Se los acusa de delincuencia organizada, tráfico de personas con el agravante de ser menores de edad, abuso sexual y privación de libertad.
En El Rosario (El Tambo), un familiar se enteró que Noemí había llegado a México y que pasaba encerrada por la mañana en cuartos pequeños, que escondían a grandes grupos de migrantes; la mayoría adultos, incluidos ecuatorianos.
En la noche la sacaban a escondida en carros o avanzaban a pie. Se alimentaba mal viviendo sobresaltos y preocupaciones. De los 35 días que duró este segundo viaje, la última semana fue la más trágica.
De acuerdo con la investigación, pericias y estudio psicológico realizados en México, Noemí fue abusada sexualmente unos seis días antes de su muerte. El supuesto violador fue el hombre con el que iba a cruzar el desierto de Anapra, quien la mantuvo días enteros en el interior de un hotel.
La detención de esa persona que la custodiaba se dio por un descuido. Al mediodía del 7 de marzo del 2014, el hombre había bebido cerveza y estacionó la camioneta en una zona prohibida para ir al baño. Tres policías se acercaron al vehículo y le llamaron la atención. Pero Noemí al verse sola en la vía entró en pánico y se puso a llorar.
Los uniformados intentaban tranquilizarla. Le dijeron que no pasaría nada con su padre. Pero asustada respondió que no era su papá y les contó su historia.
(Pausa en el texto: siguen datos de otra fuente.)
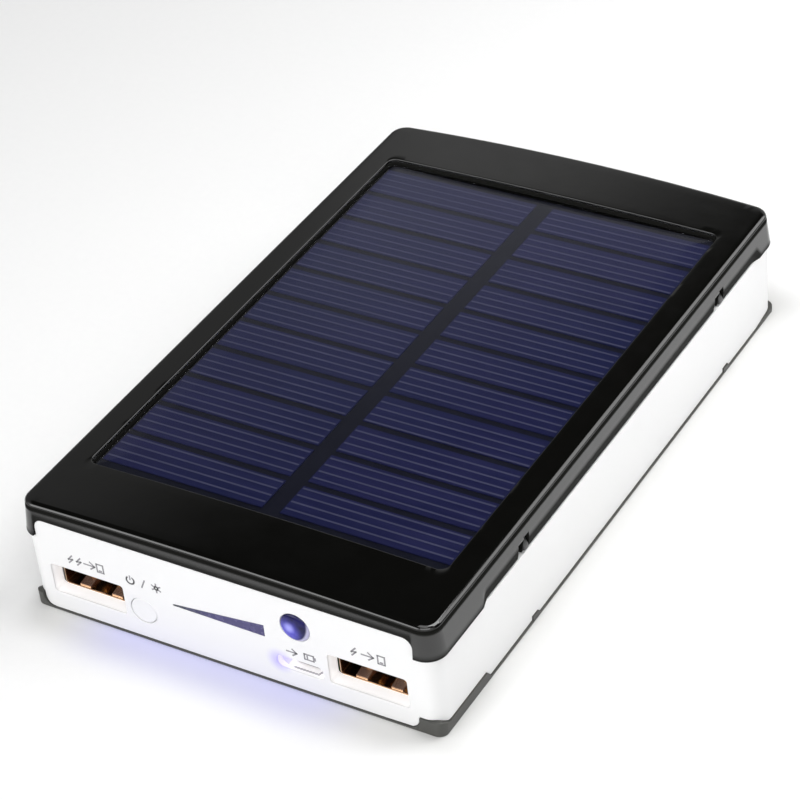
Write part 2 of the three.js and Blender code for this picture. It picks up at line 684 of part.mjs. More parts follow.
addPart('middle_frame', 'white_gloss', middleFrame());
addPart('top_cover', 'black_gloss', topCover());
addPart('bottom_cover', 'dark_grey', bottomCover());
addSolarPanel();
addPart('battery_lower', 'pouch_foil', pouchCell(PACK.low));
addPart('battery_upper', 'pouch_foil', pouchCell(UPPER_LOW));
addPart('battery_pad', 'foam', batteryPad());
addPart('cell_strap_left', 'nickel', cellStrap(-1));
addPart('cell_strap_right', 'nickel', cellStrap(1));
addPart('main_board', 'green_board', mainBoard());
addPart('board_screw_left', 'steel', boardScrew(-1));
addPart('board_screw_right', 'steel', boardScrew(1));
addPart('usb_left_shell', 'steel', usbShell(USB_LEFT));
addPart('usb_left_tongue', 'black_nylon', usbTongue(USB_LEFT));
addPart('usb_right_shell', 'steel', usbShell(USB_RIGHT));
addPart('usb_right_tongue', 'black_nylon', usbTongue(USB_RIGHT));
addPart('micro_usb_shell', 'steel', microShell());
addPart('micro_usb_tongue', 'black_nylon', microTongue());
addPart('button_cap', 'white_gloss', buttonCap());
addPart('switch_base', 'black_nylon', switchBase());
addPart('switch_plunger', 'black_nylon', switchPlunger());
addPart('gauge_guide', 'blue_guide', gaugeGuide());
for (let i = 0; i < 4; i++) {
  addPart(`gauge_lamp_${i + 1}`, 'lamp', gaugeLamp(i));
}
addPart('torch_lamp', 'blue_lens', torchLamp());
addPart('boost_inductor', 'ferrite', inductor());
addPart('boost_chip', 'chip', onBoard(-8, -50, 4, 5, 1.6));
addPart('control_chip', 'chip', onBoard(-9.5, -45.2, 6, 4, 1.5));
addPart('output_capacitor', 'nickel', rodZ([10.5, -46.2], 2.5, PCB.high + SOLDER, PCB.high + 6.8, 20));
addPart('solar_diode', 'chip', onBoard(0, -42, 3, 2.4, 2));
addPart('battery_lead_plus', 'red_wire', batteryLead(1));
addPart('battery_lead_minus', 'black_wire', batteryLead(-1));
addPart('solar_lead_plus', 'red_wire', solarLead(1));
addPart('solar_lead_minus', 'black_wire', solarLead(-1));

export default charger;
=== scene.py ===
from math import acos, copysign, cos, degrees, pi, radians, sin, sqrt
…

Entonces, el hombre fue arrestado y la niña trasladada a la Casa de Esperanza.
En ese albergue, una casa de una planta, enrejados de color tomate y que acoge a niños en situación de vulnerabilidad, llegó Noemí muy asustada y callada. No jugaba ni se integraba al resto de niños.
La muerte en el baño
La tarde del siguiente día entraron tres personas de la Procuraduría General de México a entrevistar y practicarle exámenes médicos. El mismo personal volvió luego de tres días y encontró a Noemí atemorizada, porque pensaba que la iban a llevar del lugar.
Casi siempre pasaba retraída, sentada en la sala. A las 14:00 del martes 11, la menor se dirigió al baño y se encerró. Otra compañera que intentó entrar no pudo, pero alertó al personal que la niña no respondía. Fue allí cuando intervinieron los administradores de la casa.
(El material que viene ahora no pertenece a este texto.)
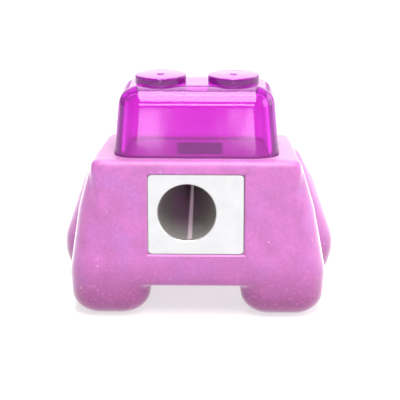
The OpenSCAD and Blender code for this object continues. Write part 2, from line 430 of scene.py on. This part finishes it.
class Recipe:
    """A material being made: its node tree, its shader and its object coordinates."""

    def __init__(self, name):
        self.material = bpy.data.materials.new(name)
        self.material.use_nodes = True
        self.tree = self.material.node_tree
        self.shader = self.tree.nodes["Principled BSDF"]
        self.place = self.tree.nodes.new("ShaderNodeTexCoord").outputs["Object"]

    def set(self, **values):
        """Even values on the shader's own sockets."""
        for name, value in values.items():
            socket = self.shader.inputs[name.replace("_", " ")]
            socket.default_value = (*value, 1) if hasattr(value, "__len__") and len(value) == 3 else value

    def node(self, kind, **inputs):
        """A new node, with values or links given to its inputs."""
        made = self.tree.nodes.new(kind)
        for name, value in inputs.items():
            self.feed(made.inputs[name.replace("_", " ")], value)
        return made

    def feed(self, socket, value):
        """Gives a socket a link, a colour or a number."""
        if isinstance(value, bpy.types.NodeSocket):
            self.tree.links.new(value, socket)
        elif hasattr(value, "__len__") and len(value) == 3 and socket.type == "RGBA":
            socket.default_value = (*value, 1)
        else:
            socket.default_value = value

    def stretched(self, scale, turn=(0, 0, 0)):
        """Object coordinates scaled per axis, in patterns per millimetre."""
        return self.node(
            "ShaderNodeMapping", Vector=self.place, Scale=[s / MM for s in scale], Rotation=turn
        ).outputs["Vector"]

    def noise(self, place, detail, roughness=0.5):
        return self.node(
            "ShaderNodeTexNoise", Vector=place, Scale=1.0, Detail=detail, Roughness=roughness
        ).outputs["Fac"]

    def spots(self, place, low, high):
        """1 at the middle of scattered cells and 0 around them, and a number that each cell draws."""
        cells = self.node("ShaderNodeTexVoronoi", Vector=place, Scale=1.0, Randomness=1.0)
        near = self.span(cells.outputs["Distance"], low, high, 1, 0)
        drawn = self.node("ShaderNodeSeparateColor", Color=cells.outputs["Color"]).outputs["Red"]
        return near, drawn

    def span(self, value, low, high, to_low=0.0, to_high=1.0):
        """Value carried from one range to another, clamped."""
        return self.node(
            "ShaderNodeMapRange",
            Value=value,
            From_Min=low,
            From_Max=high,
            To_Min=to_low,
            To_Max=to_high,
        ).outputs["Result"]

    def maths(self, operation, *values):
        made = self.tree.nodes.new("ShaderNodeMath")
        made.operation = operation
        for socket, value in zip(made.inputs, values):
            self.feed(socket, value)
        return made.outputs[0]

    def near(self, value, middle, reach):
        """1 where a coordinate is within a reach in millimetres of the middle, and 0 a little further off."""
        off = self.maths("ABSOLUTE", self.maths("SUBTRACT", value, middle * MM))
        return self.span(off, (reach + 0.25) * MM, (reach + 0.1) * MM)

    def product(self, a, b):
        return self.maths("MULTIPLY", a, b)

    def mix(self, share, a, b):
        made = self.tree.nodes.new("ShaderNodeMix")
        made.data_type = "RGBA"
        self.feed(made.inputs["Factor"], share)
        self.feed(made.inputs[6], a)
        self.feed(made.inputs[7], b)
        return made.outputs[2]

    def colour(self, value):
        self.feed(self.shader.inputs["Base Color"], value)

    def roughness(self, value):
        self.feed(self.shader.inputs["Roughness"], value)

    def bump(self, height, depth):
        """Raises the surface by up to a depth in millimetres where height is 1."""
        made = self.node("ShaderNodeBump", Height=height, Strength=1.0, Distance=depth * MM)
        previous = self.shader.inputs["Normal"].links
        if previous:
            self.feed(made.inputs["Normal"], previous[0].from_socket)
        self.feed(self.shader.inputs["Normal"], made.outputs["Normal"])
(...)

Al ingresar al baño encontraron a la menor sin signos vitales, junto a una cortina amarrada de un tubo que cruza en el techo. Noemí había fallecido. Este caso conmocionó a Ecuador, México y Estados Unidos.
La Fiscalía General pidió a la Procuraduría de México información de las pericias técnicas realizadas por la muerte. Según el fiscal de Cañar, Romeo Gárate, en ese documento se detallan más de 700 diligencias, diversos peritajes y las tres autopsias practicadas al cuerpo de la menor por parte de 27 especialistas de la Agencia de Investigación Criminal.
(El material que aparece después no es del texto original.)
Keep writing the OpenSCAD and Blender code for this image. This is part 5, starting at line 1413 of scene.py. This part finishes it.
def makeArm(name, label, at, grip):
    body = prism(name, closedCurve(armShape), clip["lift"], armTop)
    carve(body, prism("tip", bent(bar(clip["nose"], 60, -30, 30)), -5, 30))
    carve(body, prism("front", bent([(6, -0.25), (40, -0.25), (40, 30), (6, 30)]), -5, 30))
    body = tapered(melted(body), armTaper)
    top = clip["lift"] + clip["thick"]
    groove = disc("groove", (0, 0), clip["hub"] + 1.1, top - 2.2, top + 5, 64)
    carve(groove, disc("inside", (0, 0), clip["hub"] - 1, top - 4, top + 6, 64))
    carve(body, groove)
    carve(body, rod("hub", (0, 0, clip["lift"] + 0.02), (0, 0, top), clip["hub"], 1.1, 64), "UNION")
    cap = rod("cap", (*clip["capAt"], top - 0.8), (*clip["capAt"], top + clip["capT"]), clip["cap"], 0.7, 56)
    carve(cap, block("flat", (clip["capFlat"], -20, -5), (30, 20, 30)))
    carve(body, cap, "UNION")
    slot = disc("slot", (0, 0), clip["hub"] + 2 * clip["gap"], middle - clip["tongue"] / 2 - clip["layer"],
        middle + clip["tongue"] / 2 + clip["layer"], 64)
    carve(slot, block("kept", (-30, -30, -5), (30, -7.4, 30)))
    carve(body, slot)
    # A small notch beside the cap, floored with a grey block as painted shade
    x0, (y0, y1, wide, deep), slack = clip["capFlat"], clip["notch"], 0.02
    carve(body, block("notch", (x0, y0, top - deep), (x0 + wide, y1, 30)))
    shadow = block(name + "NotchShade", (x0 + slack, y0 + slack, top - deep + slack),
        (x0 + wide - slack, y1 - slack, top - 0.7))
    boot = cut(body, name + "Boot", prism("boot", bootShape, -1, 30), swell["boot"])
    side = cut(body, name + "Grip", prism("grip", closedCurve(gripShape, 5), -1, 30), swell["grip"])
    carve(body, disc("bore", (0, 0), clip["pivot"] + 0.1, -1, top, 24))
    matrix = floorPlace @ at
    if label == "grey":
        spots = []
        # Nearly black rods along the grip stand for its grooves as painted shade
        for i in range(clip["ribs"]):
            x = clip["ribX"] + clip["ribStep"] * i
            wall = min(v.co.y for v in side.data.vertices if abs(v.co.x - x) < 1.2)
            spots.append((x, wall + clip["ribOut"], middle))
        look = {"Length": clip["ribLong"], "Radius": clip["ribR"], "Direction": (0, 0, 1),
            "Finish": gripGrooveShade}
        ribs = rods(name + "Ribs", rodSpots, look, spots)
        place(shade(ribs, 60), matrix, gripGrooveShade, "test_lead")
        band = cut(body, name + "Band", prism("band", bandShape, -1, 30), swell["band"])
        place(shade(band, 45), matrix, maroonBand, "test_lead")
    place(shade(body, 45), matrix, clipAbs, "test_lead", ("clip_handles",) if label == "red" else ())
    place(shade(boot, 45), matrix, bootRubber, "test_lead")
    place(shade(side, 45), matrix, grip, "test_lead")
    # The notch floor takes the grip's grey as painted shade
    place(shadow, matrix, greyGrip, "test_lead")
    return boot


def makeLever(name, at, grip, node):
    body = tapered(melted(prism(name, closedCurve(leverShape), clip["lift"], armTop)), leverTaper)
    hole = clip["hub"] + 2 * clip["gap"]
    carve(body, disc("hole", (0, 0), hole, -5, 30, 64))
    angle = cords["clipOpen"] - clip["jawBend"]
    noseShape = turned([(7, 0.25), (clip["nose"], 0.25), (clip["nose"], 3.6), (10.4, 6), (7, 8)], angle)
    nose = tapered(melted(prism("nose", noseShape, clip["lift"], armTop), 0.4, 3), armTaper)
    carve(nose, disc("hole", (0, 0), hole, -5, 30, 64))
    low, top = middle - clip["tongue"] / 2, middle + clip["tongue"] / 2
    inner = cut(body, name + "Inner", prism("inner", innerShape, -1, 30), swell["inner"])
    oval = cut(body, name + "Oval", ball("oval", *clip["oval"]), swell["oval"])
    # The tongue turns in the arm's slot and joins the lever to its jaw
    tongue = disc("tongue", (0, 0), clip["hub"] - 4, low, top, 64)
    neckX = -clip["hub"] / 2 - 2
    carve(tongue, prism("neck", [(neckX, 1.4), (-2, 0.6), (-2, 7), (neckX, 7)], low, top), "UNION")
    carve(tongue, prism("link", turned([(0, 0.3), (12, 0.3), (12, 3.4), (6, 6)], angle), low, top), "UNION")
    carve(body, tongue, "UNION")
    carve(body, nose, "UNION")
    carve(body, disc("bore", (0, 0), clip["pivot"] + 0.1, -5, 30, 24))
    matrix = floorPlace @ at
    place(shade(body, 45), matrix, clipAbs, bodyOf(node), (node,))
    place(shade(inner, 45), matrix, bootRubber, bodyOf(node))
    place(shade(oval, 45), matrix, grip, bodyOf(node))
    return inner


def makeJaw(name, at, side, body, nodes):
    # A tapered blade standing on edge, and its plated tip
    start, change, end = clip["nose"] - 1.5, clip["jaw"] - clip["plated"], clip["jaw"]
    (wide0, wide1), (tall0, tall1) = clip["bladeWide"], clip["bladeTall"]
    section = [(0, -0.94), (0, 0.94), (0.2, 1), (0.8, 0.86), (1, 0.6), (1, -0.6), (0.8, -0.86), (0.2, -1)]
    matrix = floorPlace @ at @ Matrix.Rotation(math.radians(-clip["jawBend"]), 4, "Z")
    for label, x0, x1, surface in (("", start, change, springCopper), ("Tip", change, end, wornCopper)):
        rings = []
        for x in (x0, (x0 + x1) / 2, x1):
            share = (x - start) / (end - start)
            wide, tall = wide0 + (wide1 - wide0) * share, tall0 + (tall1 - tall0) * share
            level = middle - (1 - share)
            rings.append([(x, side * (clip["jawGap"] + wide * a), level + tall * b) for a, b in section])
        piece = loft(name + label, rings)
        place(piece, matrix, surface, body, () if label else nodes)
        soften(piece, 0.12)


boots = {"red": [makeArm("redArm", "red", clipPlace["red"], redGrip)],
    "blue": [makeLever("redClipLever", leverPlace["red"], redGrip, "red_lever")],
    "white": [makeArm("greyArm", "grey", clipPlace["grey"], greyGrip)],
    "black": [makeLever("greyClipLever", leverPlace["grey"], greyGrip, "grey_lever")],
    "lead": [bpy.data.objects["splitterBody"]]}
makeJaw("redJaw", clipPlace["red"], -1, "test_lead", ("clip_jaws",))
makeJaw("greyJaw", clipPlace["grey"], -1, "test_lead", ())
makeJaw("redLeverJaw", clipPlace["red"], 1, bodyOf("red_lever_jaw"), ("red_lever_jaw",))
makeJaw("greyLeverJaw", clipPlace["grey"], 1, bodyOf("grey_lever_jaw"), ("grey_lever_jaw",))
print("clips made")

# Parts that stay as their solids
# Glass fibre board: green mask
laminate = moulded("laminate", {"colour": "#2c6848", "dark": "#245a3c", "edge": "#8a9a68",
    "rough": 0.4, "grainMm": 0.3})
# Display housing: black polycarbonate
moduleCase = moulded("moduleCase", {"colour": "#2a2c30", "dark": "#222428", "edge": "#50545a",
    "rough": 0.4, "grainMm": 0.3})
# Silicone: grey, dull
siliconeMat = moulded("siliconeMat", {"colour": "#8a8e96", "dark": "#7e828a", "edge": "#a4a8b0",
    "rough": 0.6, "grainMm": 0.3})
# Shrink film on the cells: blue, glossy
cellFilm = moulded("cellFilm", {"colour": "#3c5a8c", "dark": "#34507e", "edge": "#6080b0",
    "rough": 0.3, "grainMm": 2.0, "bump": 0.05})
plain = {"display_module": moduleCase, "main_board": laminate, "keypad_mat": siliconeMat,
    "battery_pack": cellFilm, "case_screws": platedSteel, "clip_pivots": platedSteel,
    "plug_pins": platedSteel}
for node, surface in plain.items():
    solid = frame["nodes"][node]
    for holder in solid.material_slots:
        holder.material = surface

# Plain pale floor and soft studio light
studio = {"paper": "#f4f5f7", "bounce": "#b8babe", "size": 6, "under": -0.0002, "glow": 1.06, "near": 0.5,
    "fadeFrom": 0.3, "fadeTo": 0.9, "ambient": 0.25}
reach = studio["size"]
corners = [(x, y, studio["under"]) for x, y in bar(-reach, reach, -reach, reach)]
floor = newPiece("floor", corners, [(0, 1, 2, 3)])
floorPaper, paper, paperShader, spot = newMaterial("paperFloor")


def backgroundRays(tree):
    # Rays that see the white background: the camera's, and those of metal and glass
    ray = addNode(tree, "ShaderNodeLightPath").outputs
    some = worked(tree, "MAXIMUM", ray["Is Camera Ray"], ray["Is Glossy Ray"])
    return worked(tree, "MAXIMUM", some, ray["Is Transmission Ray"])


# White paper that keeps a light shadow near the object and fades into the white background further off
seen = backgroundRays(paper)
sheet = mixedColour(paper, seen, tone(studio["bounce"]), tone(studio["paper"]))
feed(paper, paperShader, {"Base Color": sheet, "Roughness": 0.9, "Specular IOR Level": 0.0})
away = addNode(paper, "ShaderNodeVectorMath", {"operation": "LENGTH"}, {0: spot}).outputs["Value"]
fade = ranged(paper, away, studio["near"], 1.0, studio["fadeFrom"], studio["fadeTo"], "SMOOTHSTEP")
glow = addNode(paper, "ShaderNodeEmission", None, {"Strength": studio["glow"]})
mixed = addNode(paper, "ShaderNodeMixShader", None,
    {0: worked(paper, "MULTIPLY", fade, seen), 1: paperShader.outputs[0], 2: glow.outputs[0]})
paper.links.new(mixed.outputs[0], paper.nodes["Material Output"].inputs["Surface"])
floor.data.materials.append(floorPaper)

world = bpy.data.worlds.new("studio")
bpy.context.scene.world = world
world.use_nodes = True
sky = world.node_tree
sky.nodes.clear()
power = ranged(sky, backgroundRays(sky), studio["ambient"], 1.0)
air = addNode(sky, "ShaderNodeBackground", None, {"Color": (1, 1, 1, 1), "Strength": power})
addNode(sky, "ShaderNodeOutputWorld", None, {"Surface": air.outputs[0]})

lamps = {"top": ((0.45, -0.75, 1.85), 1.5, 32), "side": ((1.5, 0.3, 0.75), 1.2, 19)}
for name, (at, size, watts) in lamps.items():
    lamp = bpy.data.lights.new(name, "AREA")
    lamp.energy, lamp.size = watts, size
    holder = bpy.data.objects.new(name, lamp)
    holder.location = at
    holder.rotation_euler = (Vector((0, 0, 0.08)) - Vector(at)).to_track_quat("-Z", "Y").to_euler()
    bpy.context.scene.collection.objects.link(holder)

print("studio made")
En Estados Unidos se conocía de la migración indocumentada de menores de edad, pero no de suicidios en su travesía, dice Nube Chogllo.
El abuelo de la niña se enteró del suicidio por su yerno. Al siguiente día, sus palabras eran de dolor e indignación en contra de los padres que no declinaron en su empeño por llevársela. “Discutimos más de un año por ese tema, porque nos opusimos a que se la llevaran en ese viaje”.
Hace un año, Cipriano recordaba a su nieta corriendo por los sembríos de trigo, jugando en algún rincón de la casa o comiendo juntos. “Les imploré que no la llevaran de esa manera, que había riesgos mientras viajaba, que acá no le faltaría la comida y que yo seguiría cuidándola aún sin que mandaran dinero. No me escucharon”. Ahora, solo quedan recuerdos.